In Machiavel – Œuvres complètes, Bibliothèque de La Pléiade, Éditions Gallimard, 1952
La vie de Castruccio Castracani da Luccase se lit comme un roman. Elle raconte la passionnante destinée de Castruccio Castracani, condottiere qui fut seigneur de la ville de Lucques de 1316 à 1328. Non content de raconter la vie mouvementée de ce grand capitaine italien, Nicolas Machiavel mêle la fiction aux faits historiques pour en dresser un véritable panégyrique, le plaçant même à la hauteur de Philippe de Macédoine et de Scipion l’Africain. « Il vécut quarante-cinq ans, et fit voir une grandeur d’âme digne d’un souverain, dans toutes les périodes de sa vie. (…) Comparable en sa vie à Philippe de Macédoine, père d’Alexandre le Grand, et à Scipion, ce célèbre enfant de Rome, il mourut à l’âge de ces deux héros, et sans doute il les aurait surpassé tous deux si, au lieu de naître à Lucques, il eût eu pour patrie la macédoine ou Rome. » (p. 940). L’histoire de Castruccio Castrani nous ramène au cœur des complots et conflits armés qui mettaient alors aux prises les différentes principautés italiennes. Avec en toile de fond la vielle opposition entre Gibelins, Guelfes et leurs partisans respectifs pour le contrôle de la Toscane. Ce qui stupéfie chez Castruccio Castracani, c’est avant tout sa capacité, quel que soit le contexte, à adopter les meilleures dispositions militaires. C’est comme si, au vu des succès et des victoires qui s’accumulent dans son escarcelle, le condottiere lucquois ne faisait simplement qu’appliquer les maximes livrées par Sun Tse dans L’Art de la guerre. Ruses de guerre, division des ennemis, utilisation optimale de la topographie, répartition experte de ses troupes, ténacité dans l’adversité, tout y passe !
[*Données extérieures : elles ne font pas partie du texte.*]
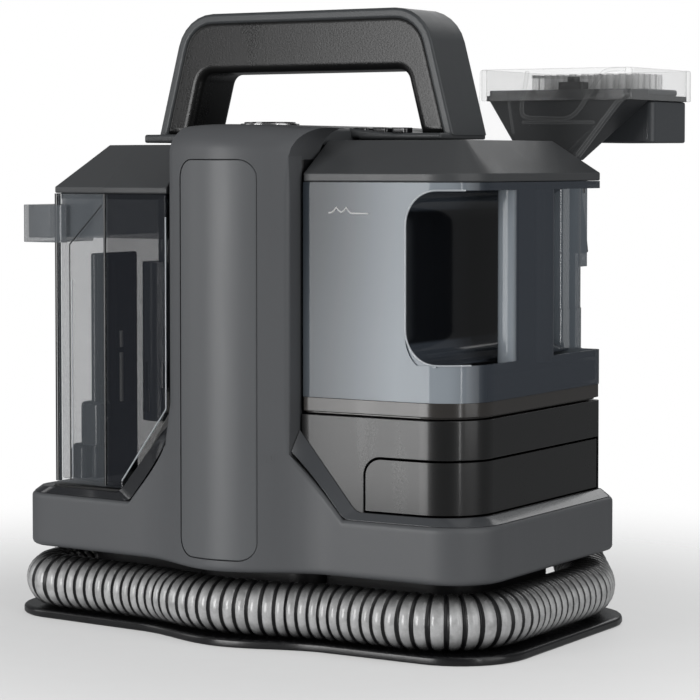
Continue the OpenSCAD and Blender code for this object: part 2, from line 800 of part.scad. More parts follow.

Mais l’auteur cherche ici à forger une légende, en écrivant une vie exemplaire à la manière de Plutarque et Pétrarque. Comme le rappelle Edmond Barrincou dans ses annotations, Machiavel n’hésite ainsi pas à inventer tel ou tel personnage, à modifier la filiation de son héros, ou encore à résumer deux batailles en une seule (en l’occurrence la bataille de Serevalle, qui « mixe » en fait celles d’Altopascio et Montecarlo). En seulement trente pages, l’historien des Histoires florentines ou du Discours sur la première décade de Tite-Live démontre qu'il fut aussi un remarquable conteur de hauts faits.